Board President Marie van der Zyl will meet with BBC Director General Tim Davie later this month to demand an explanation on why the corporation have failed to apologise for a BBC website report last month into antisemitic slurs aimed at a group of passengers aboard a bus hired to celebrate the Jewish festival.
The report into the 29 November incident – which saw a group of men make Nazi salutes are scream anti-Jewish abuse at the passengers – sparked outrage after it included claims that anti-Muslim slurs could be heard from someone on the bus.
The Board, along with other communal organisations, had hoped that the BBC would calm growing anger about the report by issuing an apology, with an admission that that the attempt to stress anti-Muslim sentiment from a passenger one the bus was a result of a misunderstanding of words spoken in Hebrew.
But Jewish News understands that is little hope among communal leaders of the BBC attempting to rectify the situation in advance of the meeting with the Board.
One source said: “My sincere hope is the BBC gets its act together and apologises. If they don’t apologise before or after the meeting with the Board then there will be no choice but to take this to Ofcom.”
Sources close to the Board stress that the organisation has no desire to be seen to be engaging in a wider culture war against the BBC. “The sole desire is to get them to apologise for their misreporting of the issue,” said one insider. “This report has caused a massive breach of trust with the community and we want the BBC to rectify this situation.”
The Board commissioned a forensic analysis of an audio recording of the November bus incident, which concluded that claims one of the passengers used the expression “Dirty Muslim”, as reported by the BBC, were false.
It will once again present this evidence at the meeting with the BBC’s head later this month.It is not known at this stage who else from the community will be attending the talks alongside the Board president.
Ofcom can only become involved in complaints after its has been referred to the BBC first and then been resolved in a way that is deemed to be unsatisfactory by the complainant.
If the BBC breaks the rules in a way Ofcom consider to be serious, it has the legal powers to impose sanctions on the channel.
The Board’s President is said to be well-briefed on wider concerns in some quarters within the community that the unprovoked attack on those on the Chanukah bus, and an on-going police investigation, has almost been forgotten in the anger over the BBC website report.
The publication of a report into governance and culture at the broadcaster, published last October, has also thrown up an insight into why mistakes such as the reporting of the Chanukah bus incident continue to happen at the BBC.
The Serota Review suggested senior staff at the corporation had “not always been held to account for breaching editorial standards.”
Arts Council England chairman Sir Nicolas Serota called for the BBC to “do more to embed editorial values into the fabric of the organisation.”

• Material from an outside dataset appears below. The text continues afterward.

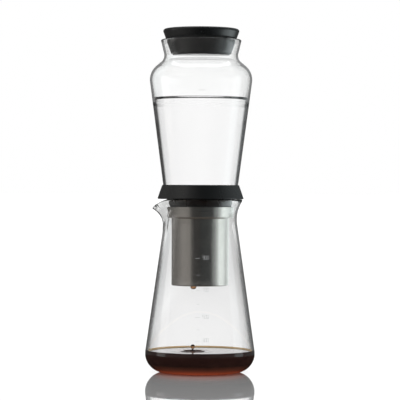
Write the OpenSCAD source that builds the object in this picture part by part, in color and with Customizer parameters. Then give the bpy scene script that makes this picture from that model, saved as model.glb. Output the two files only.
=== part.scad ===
// Slow-drip cold brew coffee maker: a glass decanter, a drip base with a steel filter hanging from it,
// an open-ended glass water chamber standing in the base, and a lid in the chamber's mouth.
// +Z is up, the origin is the centre of the decanter's foot, and the spout points to -X.

/* [Decanter] */
// Height of the decanter, foot to rim
decanter_h = 184.6; // [180:0.2:190]
// Radius of the foot corner before it is rounded
foot_corner_r = 61.7; // [60:0.1:64]
// Rounding of the foot corner
foot_round = 20.5; // [16:0.5:24]
// Radius of the neck corner before it is rounded
neck_corner_r = 37.6; // [37.2:0.1:38.6]
// Height of the neck corner below the rim
neck_drop = 15; // [13:0.5:17]
// Rounding of the neck
neck_round = 35; // [28:1:40]
// Radius of the decanter's rim, outside
decanter_rim_r = 44.6; // [43.6:0.1:45.6]
// Thickness of the glass of both vessels
glass_wall = 2.4; // [2:0.1:2.6]

/* [Spout] */
// Reach of the spout's lip from the axis
spout_reach = 51.3; // [48.5:0.1:53]
// Drop of the spout's lip below the rim
spout_drop = 9.8; // [8.5:0.1:11]
// Radius of the curve under the spout
spout_curve_r = 24; // [22:0.5:27]
// Slope of the spout's underside at the lip, in degrees
spout_lip_slope = 26; // [20:1:32]
// Half the angle that the spout takes up round the neck, in degrees
spout_half_angle = 28; // [24:1:32]
// Rounding of the spout's nose, seen from above
spout_nose_r = 4.5; // [4:0.1:6]

/* [Drip base] */
// Distance that the base's skirt reaches past the decanter's rim
skirt_overhang = 1.7; // [1.2:0.1:4]
// Height of the base's skirt
skirt_h = 15; // [14:0.5:18]
// Thickness of the skirt's lip round the glass
skirt_lip_wall = 0.8; // [0.6:0.1:1.4]
// Radius at the top of the tapered plug
plug_top_r = 36.3; // [35.8:0.1:37]
// Height of the tapered plug
plug_taper_h = 8; // [7:0.5:9]
// Radius at the lower end of the taper
plug_taper_r = 32.3; // [31.9:0.1:32.8]
// Radius of the groove that holds the filter gasket
plug_groove_r = 31.2; // [30.8:0.1:31.5]
// Height of the groove that holds the filter gasket
plug_groove_h = 5.6; // [5:0.1:6.5]
// Height of the bead below that groove
plug_bead_h = 1.2; // [1:0.1:1.6]
// Thickness of the plug's wall
plug_wall = 2.2; // [1.8:0.1:2.6]
// Thickness of the floor under the nozzle
base_floor = 3; // [2.4:0.1:3.6]
// Rise of the funnel-shaped floor from the middle to its edge
funnel_rise = 3.6; // [2:0.1:5]
// Radius of the flat middle of the floor
floor_flat_r = 10.5; // [10:0.5:13]
// Thickness of the upright ring that carries the chamber gasket
boss_wall = 2.4; // [2:0.1:3]
// Height of the top of that ring below the skirt's top edge
boss_drop = 1.8; // [1:0.1:3]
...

But it also noted how staff cuts at the channel had “a detrimental impact on editorial controls as staff deliver the same volume of output with fewer people.”

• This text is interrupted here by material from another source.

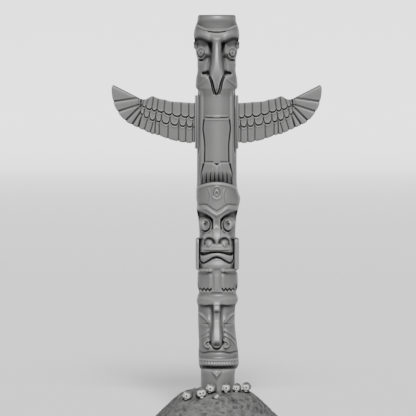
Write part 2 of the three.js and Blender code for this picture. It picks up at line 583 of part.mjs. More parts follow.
// The wing is cut from one board: a flat back, and the feathers raised on its front
function makeWing(turn) {
  const along = Array.from({ length: 13 }, (_, i) => i / 12);
  const board = [...along.map((s) => wingPoint(s, 0.985)), ...along.reverse().map((s) => wingPoint(s, 0.01))];
  let wing = extruded(board, 0, WING_BOARD);
  for (const row of FEATHER_ROWS) {
    for (let i = 0; i + 1 < row.lines.length; i += 1) {
      wing = wing.add(extruded(featherOutline(row, i), WING_BOARD / 2, WING_BOARD + row.rise));
    }
  }
  const geometry = geometryOf(wing);
  const places = geometry.attributes.position;
  const root = cleatOuter + JOINT_GAP;
  const top = poleTop - WING_TOP_DOWN * MODULE;
  for (let i = 0; i < places.count; i += 1) {
    const [u, v, w] = [places.getX(i), places.getY(i), places.getZ(i)];
    places.setXYZ(i, turn * (root + u), (WING_BOARD + UPPER_FEATHER_RISE) / 2 - w, top - v);
  }
  if (turn > 0) geometry.setIndex([...geometry.index.array].reverse());
  return geometry;
}

function makeCleat(turn) {
  const size = new THREE.BoxGeometry(CLEAT_THICKNESS, CLEAT_WIDTH, CLEAT_HEIGHT);
  return size.translate((turn * (cleatInner + cleatOuter)) / 2, 0, cleatTop - CLEAT_HEIGHT / 2);
}

// The mound: flat below, with a level top, sloping flanks and gentle lumps. Its profile gives heights over
// the rim against places out from the middle, both as shares.
const MOUND_PROFILE = [
  [0, 1], [0.3, 0.99], [0.43, 0.965], [0.52, 0.905], [0.69, 0.635], [0.883, 0.218], [1, 0],
];
function moundTop(x, y) {
  const share = Math.hypot(x, y) / MOUND_RADIUS;
  const lumps = Math.sin(x / 83 + 1.3) * Math.sin(y / 71) + 0.7 * Math.sin(x / 47) * Math.cos(y / 59 + 0.4);
  const rise = (MOUND_HEIGHT - MOUND_RIM) * curve(MOUND_PROFILE, share);
  return MOUND_RIM + rise + lumps * MOUND_ROUGHNESS * smooth(1, 0.8, share);
}
const FOOT_CORNERS = 32;
const SOCKET_CLEARANCE = 4;
function footOutline(clearance) {
  return Array.from({ length: FOOT_CORNERS }, (_, i) => {
    const angle = -Math.PI + (2 * Math.PI * i) / FOOT_CORNERS;
    const [x, y] = logPoint(angle, LOG_MODULES);
    return [x + clearance * Math.sin(angle), y - clearance * Math.cos(angle)];
  });
}
function makeMound() {
  const shares = [1, 0.92, 0.82, 0.71, 0.6, 0.48, 0.34];
  const around = Array.from({ length: FOOT_CORNERS }, (_, i) => (2 * Math.PI * i) / FOOT_CORNERS);
  const ring = (share, height) =>
    around.map((a) => {
      const [x, y] = [MOUND_RADIUS * share * Math.cos(a), MOUND_RADIUS * share * Math.sin(a)];
      return [x, y, height ?? moundTop(x, y)];
    });
  const rings = [...shares.map((s) => ring(s)).reverse(), ring(1, 0)];
  const dome = solidOf(meshGeometry(closedRings(rings, [0, 0, moundTop(0, 0)], [0, 0, 0])));
  const aboveTop = MOUND_HEIGHT + FOOT_BEDDED;
  const socket = extruded(footOutline(SOCKET_CLEARANCE), poleFoot - BEDDING_GAP, aboveTop);
  return dome.subtract(socket);
}

// Small stone skulls, each a dome with a jaw and two eye sockets, turned and tipped by hand.
// Each is placed on the mound in shares of the mound's radius: x, and its distance in front of the log's
// axis. Then come its turn, its tip and its size.
const SKULLS = [
  { x: -0.435, front: 0.45, turn: -0.6, tip: 0.35, size: 1 },
  { x: -0.239, front: 0.542, turn: 0.15, tip: -0.15, size: 1.06 },
  { x: -0.076, front: 0.443, turn: -0.6, tip: 0.35, size: 1.02 },
  { x: -0.023, front: 0.6, turn: 0.9, tip: -0.5, size: 0.6 },
  { x: 0.154, front: 0.394, turn: -0.5, tip: 0, size: 0.98 },
  { x: 0.311, front: 0.29, turn: -0.5, tip: 0.05, size: 0.85 },
  { x: 0.453, front: 0.173, turn: -0.4, tip: 0, size: 0.93 },
];
const SKULL_MIDDLE = 0.48;
const SKULL_CORNERS = 10;
function skullPoint(turnAngle, rise) {
  const level = Math.cos(rise);
  const [cx, cy, cz] = [Math.sin(turnAngle) * level, -Math.cos(turnAngle) * level, Math.sin(rise)];
  const side = Math.abs(cx);
  const socket = Math.hypot((side - 0.36) / 0.24, (cz + 0.02) / 0.22);
  const nose = Math.hypot(cx / 0.13, (cz + 0.38) / 0.16);
  const face = smooth(0.2, -0.5, cy);
  let r = 1 - 0.26 * bell(socket, 0.9) * face - 0.12 * bell(nose, 0.9) * face;
  r -= 0.16 * bell(cz + 0.6, 0.22) * (1 - face * 0.7);
  const narrow = mix(1, 0.72, smooth(-0.1, -0.9, cz));
  return [r * cx * 0.42 * narrow, r * cy * mix(0.5, 0.44, smooth(0, -0.8, cz)), r * cz * 0.5];
}
function makeSkull(skull, ground) {
  const around = Array.from({ length: SKULL_CORNERS }, (_, i) => (2 * Math.PI * i) / SKULL_CORNERS);
  const levels = [1.05, 0.6, 0.2, -0.15, -0.5, -0.9];
  const rings = levels.map((rise) => around.map((a) => skullPoint(a, rise)));
  const tall = SKULL_HEIGHT * skull.size;
  const geometry = meshGeometry(closedRings(rings, skullPoint(0, Math.PI / 2), skullPoint(0, -Math.PI / 2)));
  geometry.scale(tall, tall, tall).rotateY(skull.tip).rotateZ(skull.turn);
  const [x, y] = [skull.x * MOUND_RADIUS, -skull.front * MOUND_RADIUS];
  return solidOf(geometry.translate(x, y, moundTop(x, y) + SKULL_MIDDLE * tall)).subtract(ground);
}

const part = new THREE.Group();
function addPiece(name, geometry, material) {
  const piece = new THREE.Mesh(geometry, material);
  piece.name = name;
  part.add(piece);
}

addPiece("pole", geometryOf(makeLog()), wood);
for (const [name, turn] of [["left", -1], ["right", 1]]) {
  addPiece(`wing_cleat_${name}`, makeCleat(turn), wood);
  addPiece(`wing_${name}`, makeWing(turn), wood);
}
const mound = makeMound();
addPiece("mound", geometryOf(mound), stone);
const liftedGround = mound.translate([0, 0, JOINT_GAP]);
SKULLS.forEach((skull, i) => {
  addPiece(`skull_${i + 1}`, geometryOf(makeSkull(skull, liftedGround)), paleStone);
});

export default part;
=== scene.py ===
"""A carved cedar totem pole: a winged bird above a snub-nosed beast above a long-nosed man."""

import math

import bpy
import numpy as np
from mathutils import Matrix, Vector


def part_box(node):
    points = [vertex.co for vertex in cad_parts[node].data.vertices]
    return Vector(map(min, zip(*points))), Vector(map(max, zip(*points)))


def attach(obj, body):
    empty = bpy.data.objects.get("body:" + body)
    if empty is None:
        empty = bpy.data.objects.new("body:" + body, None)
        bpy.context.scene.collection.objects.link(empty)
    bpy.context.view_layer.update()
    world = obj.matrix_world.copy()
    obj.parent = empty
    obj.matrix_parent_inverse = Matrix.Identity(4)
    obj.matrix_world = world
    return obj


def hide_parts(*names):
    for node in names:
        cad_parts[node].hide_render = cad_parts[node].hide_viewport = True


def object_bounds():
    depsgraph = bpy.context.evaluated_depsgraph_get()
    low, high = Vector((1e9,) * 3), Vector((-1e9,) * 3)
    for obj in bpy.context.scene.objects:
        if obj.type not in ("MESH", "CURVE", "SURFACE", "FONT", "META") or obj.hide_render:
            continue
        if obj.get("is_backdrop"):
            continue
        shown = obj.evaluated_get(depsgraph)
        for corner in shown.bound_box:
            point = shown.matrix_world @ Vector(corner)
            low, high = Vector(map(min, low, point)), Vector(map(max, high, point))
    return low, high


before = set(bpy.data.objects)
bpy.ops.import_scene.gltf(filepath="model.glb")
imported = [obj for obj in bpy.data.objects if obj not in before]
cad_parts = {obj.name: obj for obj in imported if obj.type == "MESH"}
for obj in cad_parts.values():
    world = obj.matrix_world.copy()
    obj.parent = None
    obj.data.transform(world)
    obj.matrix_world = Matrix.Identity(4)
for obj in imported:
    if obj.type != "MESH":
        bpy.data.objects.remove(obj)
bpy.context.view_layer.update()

# The log
# One cedar log, carved all down its front. The adze and the knife worked from a flat layout, so each
# figure is a relief over places x across and d down, raised towards the viewer from the round log.
# Its lengths are in modules, of which the log is 381 tall.
LOG_MODULES = 381
pole_low, pole_high = (np.array(corner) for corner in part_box("pole"))
pole_foot, pole_top = pole_low[2], pole_high[2]
module = (pole_top - pole_foot) / LOG_MODULES


def smooth(a, b, x):
    """0 before a, 1 after b, and 3 t^2 - 2 t^3 between them."""
    t = np.clip((x - a) / (b - a), 0, 1)
    return t * t * (3 - 2 * t)


def between(a, b, soft, x):
    """1 from a to b, falling to 0 over twice soft at either end."""
    return smooth(a - soft, a + soft, x) * (1 - smooth(b - soft, b + soft, x))


def bell(x, width):
    """exp(-(x / width)^2)."""
    return np.exp(-((x / width) ** 2))


def dome(r):
    """The height of a unit hemisphere over radius r: sqrt(1 - r^2), and 0 outside it."""
    return np.sqrt(np.clip(1 - r * r, 0, None))


def mix(a, b, t):
    """a at t = 0, b at t = 1."""
    return a + (b - a) * t


def curve(points, x):
    """A smooth curve through (place, value) points. Its slope at a point is that between its neighbours."""
    places, values = np.array(points, float).T
    order = np.arange(len(places))
    before, after = np.maximum(order - 1, 0), np.minimum(order + 1, len(places) - 1)
    slope = (values[after] - values[before]) / (places[after] - places[before])
    x = np.clip(x, places[0], places[-1])
    i = np.clip(np.searchsorted(places, x, side="right") - 1, 0, len(places) - 2)
    step, rise = places[i + 1] - places[i], values[i + 1] - values[i]
    t = (x - places[i]) / step
    bend = (1 - t) * (slope[i] * step - rise) - t * (slope[i + 1] * step - rise)
    return values[i] + rise * t + t * (1 - t) * bend


def ring_faces(rings, around, closed=True):
    """Four-cornered faces of a grid of points, rings by around, turned outwards."""
    r, k = np.meshgrid(np.arange(rings - 1), np.arange(around if closed else around - 1), indexing="ij")
    nxt = (k + 1) % around
    corners = [r * around + k, (r + 1) * around + k, (r + 1) * around + nxt, r * around + nxt]
    return np.stack(corners, -1).reshape(-1, 4)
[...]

The BBC has said it is embarking on its “biggest and most significant push” to ensure its future content is fair, accurate, and unbiased.
But the report into the Chanukah bus incident, and an apology only this week for leading viewers to believe that attorney Alan Dershowitz was an “impartial analyst” when he was asked to comment on the verdict in the Ghislaine Maxwell case, would seem to suggest the “push” has some way to go yet.

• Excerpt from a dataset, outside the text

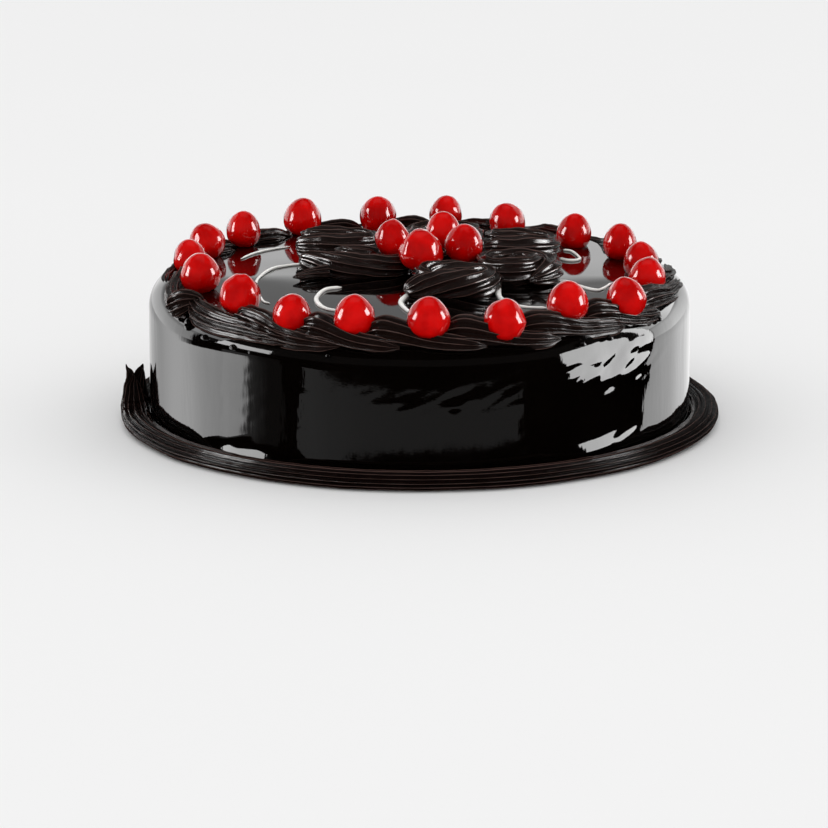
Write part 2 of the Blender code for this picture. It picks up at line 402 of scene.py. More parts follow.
def cherry_material():
    material, g, shader = new_material("glace_cherry", ior=1.5, specular_ior_level=0.3,
                                       coat_weight=1.0, coat_roughness=0.03)
    place = g.add("ShaderNodeTexCoord", out="Object")
    cloud = g.noise(place, 110.0, 3.0)
    fine = g.noise(place, 700.0, 2.0)
    g.plug(shader.inputs["Base Color"], g.mix(g.step(cloud, 0.3, 0.7), (0.44, 0.0005, 0.0005, 1),
                                              (0.70, 0.0012, 0.0006, 1)))
    g.plug(shader.inputs["Roughness"], 0.10 + 0.10 * cloud)
    g.plug(shader.inputs["Normal"], g.bump(fine, 0.03 * MM))
    return material


def chocolate_material():
    material, g, shader = new_material("white_chocolate", ior=1.46)
    place = g.add("ShaderNodeTexCoord", out="Object")
    cloud = g.noise(place, 300.0, 3.0)
    g.plug(shader.inputs["Base Color"], g.mix(cloud, (0.94, 0.93, 0.90, 1), (0.87, 0.86, 0.82, 1)))
    g.plug(shader.inputs["Roughness"], 0.22 + 0.2 * cloud)
    g.plug(shader.inputs["Normal"], g.bump(g.noise(place, 900.0), 0.04 * MM))
    return material


# ---------------------------------------------------------------- the glazed body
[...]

Meanwhile other senior communal figures in the UK told Jewish News of their fears that the Chanukah bus incident has been seized upon by those individuals and groups looking for opportunities to mount politically motivated attacks on the BBC.
Eyebrows were raised amongst some last week after the American based Simon Wiesenthal Centre placed the BBC alongside Hamas, and Iran in its Global Antisemitism 2021 top 10 list.
One communal figure told Jewish News: “Nobody disagrees that the BBC website report was wrong and bad.
“But to mount all out attacks on the BBC on the back of a flawed report is both dangerous and wrong.
“Let us not forget that when the Jewish community felt most under threat from Jeremy Corbyn, it was the BBC who broadcast the crucial Panorama expose into the cover-up over antisemitism.
“It was the BBC who protected the group of whistle-blowers who took part in that Panorama, and who withstood an onslaught of complaints about the content of that particular episode.”
Another senior communal source admitted they too were “deeply uncomfortable” with attempts by some grassroots campaigners to pit the UK Jewish community against the BBC in the aftermath of the Chanukah bus incident.
Sources at the Board also defended the decision to copy the Culture Secretary Nadine Dorries into a letter sent to the BBC over the report into the Chanukah bus incident.
They said the Board felt it important to bring the Secretary of State into their conversations with the BBC over the matter.
Newspaper reports last weekend claimed Dorries plans to to review Ofcom’s structure over concerns of bias in favour of the BBC.
Few complaints made about the Corporation end up being investigated by Ofcom, and officials claim that out of 14 members of the body’s Content Board, ten are ex BBC employees.
If the Board, along with other complainants, do refer the BBC Chanukah bus report to Ofcom, it could well end up being a test case in the workings of the regulator.
The BBC have been approached for comment.
A Board spokesperson said they would not comment on the meeting with the Director General.